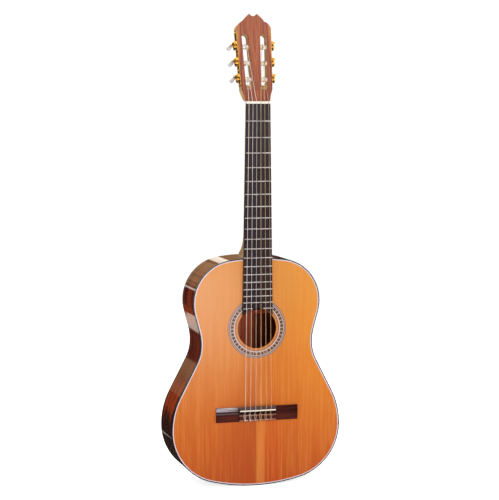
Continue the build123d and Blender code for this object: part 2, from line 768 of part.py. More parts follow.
def board_half_width(height):
    """Half the fingerboard's width at a height."""
    return NUT_WIDTH / 2 + board_slope * (nut_z - height) / 2


with BuildPart() as fingerboard:
    with BuildSketch(at_depth(-BOARD_T)):
        with BuildLine():
            Polyline(
                (-board_half_width(nut_z), nut_z),
                (board_half_width(nut_z), nut_z),
                (board_half_width(board_end_z), board_end_z),
                (-board_half_width(board_end_z), board_end_z),
                close=True,
            )
        make_face()
        with Locations((0, hole_z)):
            Circle(board_end_r, mode=Mode.SUBTRACT)
    extrude(amount=-BOARD_T)
    with BuildSketch(at_depth(-BOARD_T)):
        for height in fret_heights:
            with Locations((0, height)):
                Rectangle(2 * JOINT_WIDTH, TANG_W)
    extrude(amount=-TANG_H, mode=Mode.SUBTRACT)
save(fingerboard.part, "fingerboard")

with BuildPart() as frets:
    for height in fret_heights:
        with BuildSketch(section_plane(FRONT_Y - BOARD_T, height)):
            with BuildLine():
                ThreePointArc((0, -FRET_W / 2), (FRET_H, 0), (0, FRET_W / 2))
                Polyline(
                    (0, FRET_W / 2),
                    (0, TANG_W / 2),
                    (-TANG_H, TANG_W / 2),
                    (-TANG_H, -TANG_W / 2),
                    (0, -TANG_W / 2),
                    (0, -FRET_W / 2),
                )
            make_face()
        extrude(amount=board_half_width(height) - FRET_INSET, both=True)
    with BuildSketch(at_depth(-BOARD_T - 2 * FRET_H)):
        with Locations((0, fret_heights[-1])):
            Rectangle(last_fret_gap, 2 * FRET_W)
    extrude(amount=-BOARD_T, mode=Mode.SUBTRACT)
save(frets.part, "frets")

# ---- Neck, heel, foot and slotted head, carved from one piece ----


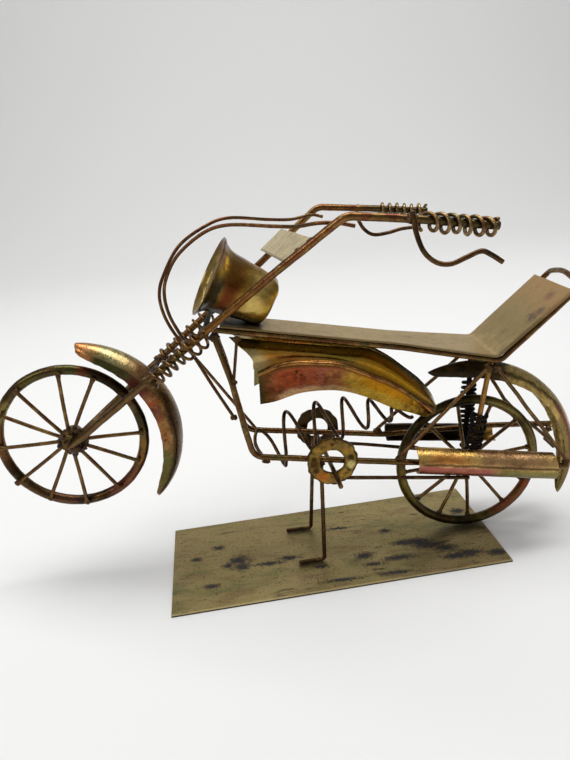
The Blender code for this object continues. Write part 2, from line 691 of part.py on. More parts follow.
def main():
    clear_scene()
    group = new_collection("brass_wire_motorcycle")
    new_collection("joining_shapes")
    wire_brass = brass("wire_brass", (0.30, 0.19, 0.09), 0.38)
    dark_wire = brass("dark_wire", (0.10, 0.07, 0.04), 0.45)
    sheet_brass = brass("sheet_brass", (0.36, 0.27, 0.11), 0.42)
    panel_brass = brass("panel_brass", (0.52, 0.31, 0.10), 0.32)
    plate_brass = brass("plate_brass", (0.33, 0.26, 0.13), 0.5)

    base_plate(group, plate_brass)
    frame_wires(group, wire_brass)
    seat_rail(group, wire_brass)
    seat_strip(group, sheet_brass)
    fork_and_bars(group, wire_brass)
    fork_bars(group, wire_brass)
    fork_springs(group, dark_wire)
    grip_coils(group, wire_brass)
    levers(group, dark_wire)
    cables(group, wire_brass)
    bridge_plate(group, sheet_brass)
    headlight(group, panel_brass, sheet_brass)
    wheels(group, wire_brass, dark_wire)
    fenders(group, sheet_brass)
    fender_stay(group, dark_wire)
    exhaust_covers(group, panel_brass)
    side_panels(group, panel_brass, wire_brass)
    engine_coil(group, dark_wire)
    crank_rings(group, sheet_brass)
    footpeg_bar(group, wire_brass)
    lower_pipes(group, dark_wire)
    rear_struts(group, wire_brass)
    shocks(group, wire_brass, dark_wire)
    stand(group, wire_brass)


main()
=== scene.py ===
"""Looks of the brazed brass wire motorcycle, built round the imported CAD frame.

Every place is written in millimetres and becomes metres in piece(). The bike's middle plane is Y = 0,
+X is its rear, and the side at -Y is the near one. Each piece carries two attributes, along and across,
which say how far along its length and how far round or across it a point is, for the finishes to read.
"""
import math
import random

import bmesh
import bpy
import numpy as np
from mathutils import Matrix, Vector, noise


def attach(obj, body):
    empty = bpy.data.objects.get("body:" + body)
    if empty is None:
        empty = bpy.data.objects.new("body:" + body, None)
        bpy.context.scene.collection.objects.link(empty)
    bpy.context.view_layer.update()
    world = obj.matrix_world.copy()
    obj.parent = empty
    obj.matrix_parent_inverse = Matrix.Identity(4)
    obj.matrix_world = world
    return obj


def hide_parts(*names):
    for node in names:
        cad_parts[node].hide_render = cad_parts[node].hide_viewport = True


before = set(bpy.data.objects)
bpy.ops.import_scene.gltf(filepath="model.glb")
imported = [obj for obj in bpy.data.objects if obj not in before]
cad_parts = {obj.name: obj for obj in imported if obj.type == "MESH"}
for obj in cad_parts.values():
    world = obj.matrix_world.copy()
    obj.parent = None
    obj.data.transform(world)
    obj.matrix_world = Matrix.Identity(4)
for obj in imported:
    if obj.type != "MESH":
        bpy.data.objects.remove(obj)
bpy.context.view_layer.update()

MM = 0.001
NEAR, FAR = -1, 1
SIDES = (("near", NEAR), ("far", FAR))
GAP = 0.3                   # between pieces that touch
FRAME_WIRE, FORK_WIRE, RAIL_WIRE, LEG_WIRE = 3.2, 3.6, 2.8, 2.2
noise.seed_set(11)          # without this, noise_vector would differ from run to run


# ---- lines

def unit(v):
    return v / np.maximum(np.linalg.norm(v, axis=-1, keepdims=True), 1e-9)


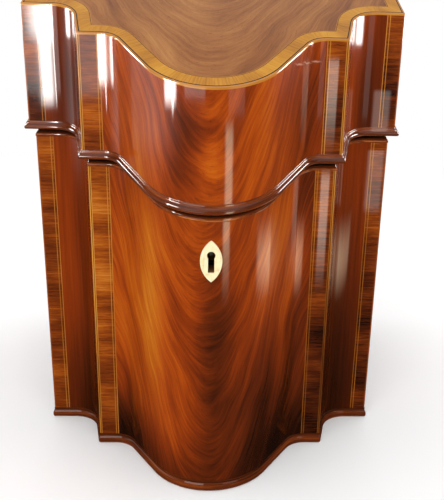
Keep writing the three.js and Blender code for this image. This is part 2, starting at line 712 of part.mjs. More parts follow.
// Link plate: two eyed lugs that drop through the selvedge for the bolt's fingers
piece(lid, "lock_link_plate", shaped(
  linkBlock(linkHalf, linkHalfDepth, leafGap, leafGap + linkThickness),
  { add: lugs.map((x) => lugBlock(x, 0, -lugDepth - lidGap / 2, leafGap + linkThickness / 2)) },
  { cut: [...lugs.map((x) => inLug(block(x - lugThickness, x + lugThickness, -lugEye, lugEye,
    -lugEyeDepth - lidGap / 2 - lugEye, -lugEyeDepth - lidGap / 2 + lugEye))),
  ...linkScrews.map((x) => linkScrewAt(x, joint))] },
), brass);
sides.forEach(({ side, word }) => {
  piece(lid, `lock_link_screw_${word}`, linkScrewAt(side * linkScrew, 0), brass);
});

// The origin goes to the middle of the footprint
const frontReach = bowReach + lidOverhang + Math.max(...lipBead.map(([out]) => out));
const knuckleReach = knuckleBack * Math.cos(slopeAngle) + knuckleRadius;
const model = new THREE.Group();
model.name = "knife_box";
model.add(body, lid);
model.position.y = (frontReach - wingDepth - knuckleReach) / 2;
model.updateMatrixWorld(true);

export default model;
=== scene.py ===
"""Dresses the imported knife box: veneers, crossbanding, stringing and mouldings in mesh code, procedural
materials, a plain pale floor, soft lamps and the camera. Lengths are written in millimetres and placed in
plan coordinates, with x to the right, y to the back and y = 0 on the front face of the two wings."""

import math

import bmesh
import bpy
from mathutils import Matrix, Vector


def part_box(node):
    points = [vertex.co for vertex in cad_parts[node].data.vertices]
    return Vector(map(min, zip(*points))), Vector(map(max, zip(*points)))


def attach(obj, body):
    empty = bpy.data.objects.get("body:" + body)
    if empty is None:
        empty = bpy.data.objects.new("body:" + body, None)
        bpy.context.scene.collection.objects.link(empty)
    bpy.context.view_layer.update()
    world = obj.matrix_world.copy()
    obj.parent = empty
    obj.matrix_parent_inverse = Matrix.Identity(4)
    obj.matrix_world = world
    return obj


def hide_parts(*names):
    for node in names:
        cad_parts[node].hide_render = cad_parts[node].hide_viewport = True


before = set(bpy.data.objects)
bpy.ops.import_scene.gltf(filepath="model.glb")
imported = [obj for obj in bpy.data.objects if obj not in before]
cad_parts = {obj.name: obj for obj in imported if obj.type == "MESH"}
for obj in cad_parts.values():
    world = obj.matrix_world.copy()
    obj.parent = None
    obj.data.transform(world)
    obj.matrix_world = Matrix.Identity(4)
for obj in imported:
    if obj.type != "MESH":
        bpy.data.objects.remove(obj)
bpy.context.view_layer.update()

MM = 0.001
SOFT = 0.3      # how far back from a sharp corner of the veneer its softening starts

# Plan of the front, as in the part's source
BOW_HALF = 63.7
FLAT_WIDTH = 9.8
COVE_WIDTH = 24.0
WING_WIDTH = 14.5
WING_DEPTH = 194.0
BOW_REACH = 82.0
FLAT_REACH = 32.5
BOW_ANGLE = math.radians(56)
HOLLOW_RADIUS = 17.0
COVE_RADIUS = 20.0
PART_HEIGHT = 170.5
PART_SLOPE = math.tan(math.radians(23))
LID_HEIGHT = 63.5
TOP_ANGLE = math.radians(28.5)
TOP_SLOPE = math.tan(TOP_ANGLE)
OVERHANG = 3.0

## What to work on
Look over the material above and show each line where "follow" appears.

## The solution
Continue the build123d and Blender code for this object: part 2, from line 768 of part.py. More parts follow.
The Blender code for this object continues. Write part 2, from line 691 of part.py on. More parts follow.
Keep writing the three.js and Blender code for this image. This is part 2, starting at line 712 of part.mjs. More parts follow.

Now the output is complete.